___ Provided data ___

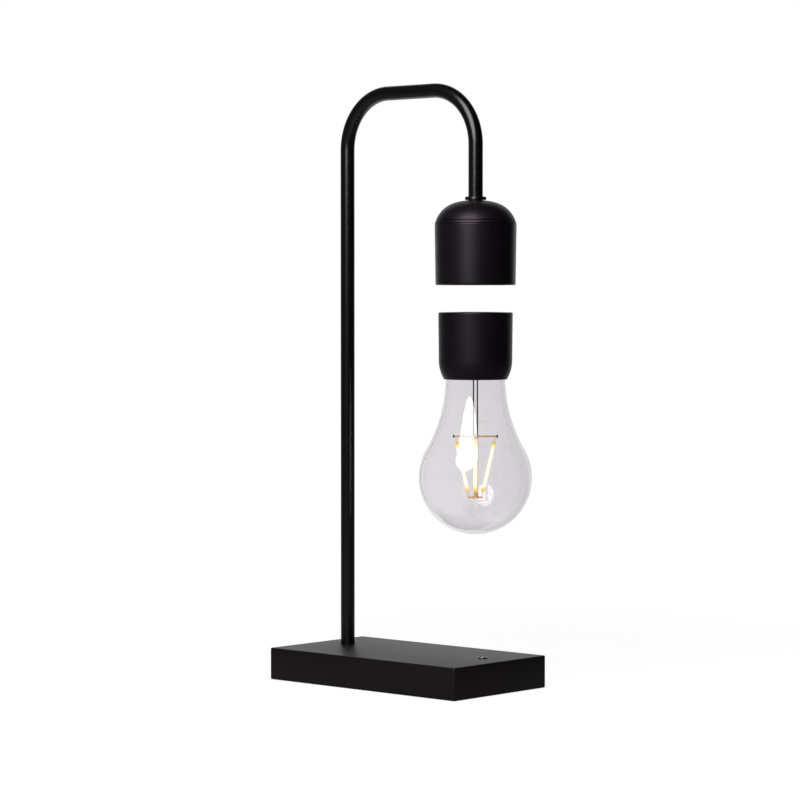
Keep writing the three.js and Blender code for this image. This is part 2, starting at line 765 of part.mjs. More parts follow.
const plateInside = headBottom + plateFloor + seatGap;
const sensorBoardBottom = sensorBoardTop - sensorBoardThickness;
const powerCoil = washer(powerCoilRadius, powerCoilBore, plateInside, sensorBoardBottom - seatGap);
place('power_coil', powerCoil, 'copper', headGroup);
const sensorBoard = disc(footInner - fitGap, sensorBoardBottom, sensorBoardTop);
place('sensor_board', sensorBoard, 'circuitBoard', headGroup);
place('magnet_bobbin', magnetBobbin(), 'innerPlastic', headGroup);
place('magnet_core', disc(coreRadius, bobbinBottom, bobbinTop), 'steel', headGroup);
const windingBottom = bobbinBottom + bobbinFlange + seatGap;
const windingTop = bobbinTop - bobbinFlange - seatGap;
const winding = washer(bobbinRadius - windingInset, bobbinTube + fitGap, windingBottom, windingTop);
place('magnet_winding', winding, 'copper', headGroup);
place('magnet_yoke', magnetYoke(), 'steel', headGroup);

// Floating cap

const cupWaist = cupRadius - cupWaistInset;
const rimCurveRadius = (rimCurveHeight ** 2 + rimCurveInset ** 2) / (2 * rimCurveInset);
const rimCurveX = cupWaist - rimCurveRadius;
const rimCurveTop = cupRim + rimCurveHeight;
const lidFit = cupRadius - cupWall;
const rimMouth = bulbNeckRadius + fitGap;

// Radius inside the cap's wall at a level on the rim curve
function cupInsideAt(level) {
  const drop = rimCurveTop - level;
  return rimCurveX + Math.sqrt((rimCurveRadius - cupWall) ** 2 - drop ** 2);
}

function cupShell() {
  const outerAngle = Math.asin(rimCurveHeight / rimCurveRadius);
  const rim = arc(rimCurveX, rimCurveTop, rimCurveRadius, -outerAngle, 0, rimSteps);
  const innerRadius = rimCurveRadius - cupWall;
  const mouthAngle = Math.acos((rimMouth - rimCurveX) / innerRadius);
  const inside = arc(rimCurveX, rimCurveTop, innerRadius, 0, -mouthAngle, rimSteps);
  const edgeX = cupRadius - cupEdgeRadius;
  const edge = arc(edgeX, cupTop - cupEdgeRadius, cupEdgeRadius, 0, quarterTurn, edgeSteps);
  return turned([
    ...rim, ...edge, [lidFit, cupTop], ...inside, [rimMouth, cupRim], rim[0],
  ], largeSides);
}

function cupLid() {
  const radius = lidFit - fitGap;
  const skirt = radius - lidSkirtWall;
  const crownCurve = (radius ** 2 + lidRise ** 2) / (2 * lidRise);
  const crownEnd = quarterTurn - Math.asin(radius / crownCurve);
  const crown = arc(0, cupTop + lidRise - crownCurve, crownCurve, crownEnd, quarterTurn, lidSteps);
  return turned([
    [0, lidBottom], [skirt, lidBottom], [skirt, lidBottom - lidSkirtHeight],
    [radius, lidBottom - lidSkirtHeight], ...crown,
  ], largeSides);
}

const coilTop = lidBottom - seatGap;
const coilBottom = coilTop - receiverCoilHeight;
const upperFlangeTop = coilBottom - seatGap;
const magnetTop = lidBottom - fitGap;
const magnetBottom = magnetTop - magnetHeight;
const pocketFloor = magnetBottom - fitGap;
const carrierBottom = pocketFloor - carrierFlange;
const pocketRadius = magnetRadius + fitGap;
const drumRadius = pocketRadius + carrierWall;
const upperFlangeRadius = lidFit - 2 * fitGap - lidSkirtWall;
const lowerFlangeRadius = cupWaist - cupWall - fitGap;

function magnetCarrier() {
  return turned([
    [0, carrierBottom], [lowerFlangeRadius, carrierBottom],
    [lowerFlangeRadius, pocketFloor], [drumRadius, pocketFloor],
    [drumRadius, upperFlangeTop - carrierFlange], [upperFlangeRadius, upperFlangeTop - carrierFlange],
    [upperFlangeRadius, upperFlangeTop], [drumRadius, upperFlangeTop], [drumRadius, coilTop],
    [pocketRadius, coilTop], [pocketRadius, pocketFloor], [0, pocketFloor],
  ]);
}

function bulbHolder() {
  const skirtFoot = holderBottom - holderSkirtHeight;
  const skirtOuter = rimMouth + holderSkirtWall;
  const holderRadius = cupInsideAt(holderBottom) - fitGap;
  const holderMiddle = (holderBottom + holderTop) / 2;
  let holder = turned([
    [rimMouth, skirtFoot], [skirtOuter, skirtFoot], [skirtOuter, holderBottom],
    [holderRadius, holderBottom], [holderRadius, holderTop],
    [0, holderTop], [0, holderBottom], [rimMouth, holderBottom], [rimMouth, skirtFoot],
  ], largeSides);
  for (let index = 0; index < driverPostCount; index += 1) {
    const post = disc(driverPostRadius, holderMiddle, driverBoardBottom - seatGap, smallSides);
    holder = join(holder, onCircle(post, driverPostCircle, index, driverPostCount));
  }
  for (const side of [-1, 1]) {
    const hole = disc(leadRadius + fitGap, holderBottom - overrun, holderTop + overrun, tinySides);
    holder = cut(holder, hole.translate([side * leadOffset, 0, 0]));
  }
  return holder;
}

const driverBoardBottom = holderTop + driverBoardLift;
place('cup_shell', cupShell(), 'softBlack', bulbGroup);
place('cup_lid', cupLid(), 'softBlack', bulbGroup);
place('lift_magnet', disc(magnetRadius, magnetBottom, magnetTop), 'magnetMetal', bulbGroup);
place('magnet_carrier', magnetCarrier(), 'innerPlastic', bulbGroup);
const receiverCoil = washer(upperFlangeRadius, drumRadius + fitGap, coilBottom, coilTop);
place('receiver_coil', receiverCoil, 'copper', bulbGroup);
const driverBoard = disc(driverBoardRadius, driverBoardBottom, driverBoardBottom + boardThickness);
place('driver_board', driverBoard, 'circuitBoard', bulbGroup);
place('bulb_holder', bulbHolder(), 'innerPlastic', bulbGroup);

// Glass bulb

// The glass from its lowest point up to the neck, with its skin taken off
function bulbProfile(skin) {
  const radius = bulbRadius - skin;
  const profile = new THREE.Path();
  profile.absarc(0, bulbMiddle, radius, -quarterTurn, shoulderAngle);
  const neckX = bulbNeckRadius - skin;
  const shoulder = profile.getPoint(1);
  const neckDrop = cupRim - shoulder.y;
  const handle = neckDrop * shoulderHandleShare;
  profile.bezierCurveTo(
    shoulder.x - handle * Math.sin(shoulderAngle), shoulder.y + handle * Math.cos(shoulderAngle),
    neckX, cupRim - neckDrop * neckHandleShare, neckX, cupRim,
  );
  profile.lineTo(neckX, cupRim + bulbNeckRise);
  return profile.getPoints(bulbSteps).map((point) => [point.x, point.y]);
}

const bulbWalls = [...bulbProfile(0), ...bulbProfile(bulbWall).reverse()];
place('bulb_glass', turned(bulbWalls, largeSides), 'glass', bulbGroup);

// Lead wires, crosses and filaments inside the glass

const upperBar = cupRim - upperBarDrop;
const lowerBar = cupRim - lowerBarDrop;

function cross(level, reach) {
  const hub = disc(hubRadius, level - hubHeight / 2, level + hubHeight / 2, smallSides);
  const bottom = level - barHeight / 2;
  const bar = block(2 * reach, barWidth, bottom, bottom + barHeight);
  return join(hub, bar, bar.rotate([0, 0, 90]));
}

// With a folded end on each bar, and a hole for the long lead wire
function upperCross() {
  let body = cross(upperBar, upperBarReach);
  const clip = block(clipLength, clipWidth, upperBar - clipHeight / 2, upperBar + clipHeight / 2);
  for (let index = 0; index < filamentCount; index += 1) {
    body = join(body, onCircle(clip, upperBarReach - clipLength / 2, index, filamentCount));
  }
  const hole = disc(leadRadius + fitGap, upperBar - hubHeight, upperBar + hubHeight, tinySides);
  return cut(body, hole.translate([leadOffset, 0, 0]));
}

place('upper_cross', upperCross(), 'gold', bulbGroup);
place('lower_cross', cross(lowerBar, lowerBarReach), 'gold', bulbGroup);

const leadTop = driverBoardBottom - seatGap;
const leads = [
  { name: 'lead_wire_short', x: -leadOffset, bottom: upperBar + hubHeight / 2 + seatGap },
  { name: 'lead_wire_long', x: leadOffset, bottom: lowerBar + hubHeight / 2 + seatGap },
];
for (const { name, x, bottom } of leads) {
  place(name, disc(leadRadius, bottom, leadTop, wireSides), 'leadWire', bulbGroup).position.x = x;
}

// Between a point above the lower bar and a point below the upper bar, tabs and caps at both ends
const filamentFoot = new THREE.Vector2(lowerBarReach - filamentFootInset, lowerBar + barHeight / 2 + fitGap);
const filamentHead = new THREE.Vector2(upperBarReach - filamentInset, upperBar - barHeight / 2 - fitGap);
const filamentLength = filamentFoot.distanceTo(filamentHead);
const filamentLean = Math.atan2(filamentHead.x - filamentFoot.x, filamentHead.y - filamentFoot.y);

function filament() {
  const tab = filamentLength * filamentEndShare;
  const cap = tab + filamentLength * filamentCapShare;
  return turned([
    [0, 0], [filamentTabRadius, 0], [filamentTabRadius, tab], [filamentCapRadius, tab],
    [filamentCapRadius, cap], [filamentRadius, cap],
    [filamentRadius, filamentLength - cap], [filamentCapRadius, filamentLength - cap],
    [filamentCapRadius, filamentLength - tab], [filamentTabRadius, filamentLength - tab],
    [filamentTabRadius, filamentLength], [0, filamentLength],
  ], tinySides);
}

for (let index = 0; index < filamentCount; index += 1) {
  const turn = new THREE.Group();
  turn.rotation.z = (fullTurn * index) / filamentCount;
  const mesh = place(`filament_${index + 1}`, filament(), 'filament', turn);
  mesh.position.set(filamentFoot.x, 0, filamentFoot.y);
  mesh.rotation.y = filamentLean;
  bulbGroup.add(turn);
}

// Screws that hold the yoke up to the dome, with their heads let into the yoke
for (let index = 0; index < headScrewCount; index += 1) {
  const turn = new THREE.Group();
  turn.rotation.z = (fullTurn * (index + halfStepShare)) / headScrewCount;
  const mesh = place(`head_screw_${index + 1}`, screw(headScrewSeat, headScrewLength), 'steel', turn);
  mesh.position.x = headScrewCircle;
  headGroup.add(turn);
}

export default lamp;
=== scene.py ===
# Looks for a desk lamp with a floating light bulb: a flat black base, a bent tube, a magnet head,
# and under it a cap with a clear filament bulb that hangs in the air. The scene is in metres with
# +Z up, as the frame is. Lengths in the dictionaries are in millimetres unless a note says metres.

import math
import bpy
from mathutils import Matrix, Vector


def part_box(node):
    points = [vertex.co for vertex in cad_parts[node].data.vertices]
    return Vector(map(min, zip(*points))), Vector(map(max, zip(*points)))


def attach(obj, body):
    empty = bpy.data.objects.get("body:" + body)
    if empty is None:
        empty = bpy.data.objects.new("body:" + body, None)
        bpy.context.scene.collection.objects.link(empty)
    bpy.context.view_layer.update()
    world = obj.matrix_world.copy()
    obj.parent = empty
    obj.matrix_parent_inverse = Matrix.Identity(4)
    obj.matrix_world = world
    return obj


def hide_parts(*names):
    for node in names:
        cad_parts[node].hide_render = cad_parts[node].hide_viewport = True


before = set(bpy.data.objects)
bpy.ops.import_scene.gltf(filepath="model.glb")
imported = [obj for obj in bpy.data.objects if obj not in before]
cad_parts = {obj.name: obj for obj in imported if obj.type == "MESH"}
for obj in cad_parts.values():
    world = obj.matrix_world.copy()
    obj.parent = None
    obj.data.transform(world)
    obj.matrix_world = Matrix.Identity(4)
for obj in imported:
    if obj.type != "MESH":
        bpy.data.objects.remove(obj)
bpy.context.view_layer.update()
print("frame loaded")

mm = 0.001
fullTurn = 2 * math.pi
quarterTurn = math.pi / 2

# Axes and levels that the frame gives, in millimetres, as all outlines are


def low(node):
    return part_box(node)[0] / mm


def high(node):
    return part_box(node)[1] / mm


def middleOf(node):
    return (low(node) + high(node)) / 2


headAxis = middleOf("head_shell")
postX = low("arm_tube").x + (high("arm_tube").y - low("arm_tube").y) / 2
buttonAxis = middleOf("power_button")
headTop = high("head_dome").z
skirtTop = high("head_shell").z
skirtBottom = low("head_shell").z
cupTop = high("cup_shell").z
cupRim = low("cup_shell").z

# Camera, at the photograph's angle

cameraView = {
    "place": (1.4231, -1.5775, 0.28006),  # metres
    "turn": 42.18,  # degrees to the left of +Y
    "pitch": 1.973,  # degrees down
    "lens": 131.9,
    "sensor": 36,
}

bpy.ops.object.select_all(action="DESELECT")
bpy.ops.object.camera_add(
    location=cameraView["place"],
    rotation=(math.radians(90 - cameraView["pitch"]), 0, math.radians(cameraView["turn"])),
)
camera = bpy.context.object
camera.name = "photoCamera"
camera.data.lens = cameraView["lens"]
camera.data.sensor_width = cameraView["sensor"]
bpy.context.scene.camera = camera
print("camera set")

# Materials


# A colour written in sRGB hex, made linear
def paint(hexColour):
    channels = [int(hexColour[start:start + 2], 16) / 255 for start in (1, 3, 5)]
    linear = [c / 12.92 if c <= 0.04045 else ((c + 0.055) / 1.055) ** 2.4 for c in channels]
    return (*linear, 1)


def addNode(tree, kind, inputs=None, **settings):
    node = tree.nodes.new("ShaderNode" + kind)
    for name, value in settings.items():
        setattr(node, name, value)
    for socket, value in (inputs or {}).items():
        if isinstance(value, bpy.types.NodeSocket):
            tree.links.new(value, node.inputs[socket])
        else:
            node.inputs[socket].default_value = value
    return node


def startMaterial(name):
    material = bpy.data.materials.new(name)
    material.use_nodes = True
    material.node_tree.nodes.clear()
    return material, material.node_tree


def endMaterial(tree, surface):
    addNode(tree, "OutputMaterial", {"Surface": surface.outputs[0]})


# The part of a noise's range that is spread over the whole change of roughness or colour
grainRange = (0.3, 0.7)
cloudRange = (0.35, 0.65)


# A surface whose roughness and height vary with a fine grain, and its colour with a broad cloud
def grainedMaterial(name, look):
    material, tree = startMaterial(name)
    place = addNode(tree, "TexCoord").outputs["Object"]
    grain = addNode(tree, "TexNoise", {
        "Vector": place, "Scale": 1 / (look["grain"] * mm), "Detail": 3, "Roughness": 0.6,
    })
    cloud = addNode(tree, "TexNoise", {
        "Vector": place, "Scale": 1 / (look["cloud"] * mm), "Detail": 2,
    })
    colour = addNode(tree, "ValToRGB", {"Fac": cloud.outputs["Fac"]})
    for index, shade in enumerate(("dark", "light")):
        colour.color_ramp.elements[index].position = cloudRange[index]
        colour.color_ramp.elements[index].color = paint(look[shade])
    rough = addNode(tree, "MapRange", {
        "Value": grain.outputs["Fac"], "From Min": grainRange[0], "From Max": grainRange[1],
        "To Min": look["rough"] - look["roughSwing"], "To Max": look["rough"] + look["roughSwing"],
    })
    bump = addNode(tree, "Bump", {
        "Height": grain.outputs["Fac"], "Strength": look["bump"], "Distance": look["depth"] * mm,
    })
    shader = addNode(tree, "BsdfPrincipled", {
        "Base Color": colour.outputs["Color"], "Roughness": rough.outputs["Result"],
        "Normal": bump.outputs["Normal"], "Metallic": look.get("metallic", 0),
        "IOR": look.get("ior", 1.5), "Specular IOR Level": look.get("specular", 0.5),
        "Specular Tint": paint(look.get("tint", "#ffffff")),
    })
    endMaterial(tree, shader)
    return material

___

## Your task
Your task is to print the lines from the one containing "into the yoke" through the one containing "# +Z up, as", exactly and with nothing added.

## Task output
// Screws that hold the yoke up to the dome, with their heads let into the yoke
for (let index = 0; index < headScrewCount; index += 1) {
  const turn = new THREE.Group();
  turn.rotation.z = (fullTurn * (index + halfStepShare)) / headScrewCount;
  const mesh = place(`head_screw_${index + 1}`, screw(headScrewSeat, headScrewLength), 'steel', turn);
  mesh.position.x = headScrewCircle;
  headGroup.add(turn);
}

export default lamp;
=== scene.py ===
# Looks for a desk lamp with a floating light bulb: a flat black base, a bent tube, a magnet head,
# and under it a cap with a clear filament bulb that hangs in the air. The scene is in metres with
# +Z up, as the frame is. Lengths in the dictionaries are in millimetres unless a note says metres.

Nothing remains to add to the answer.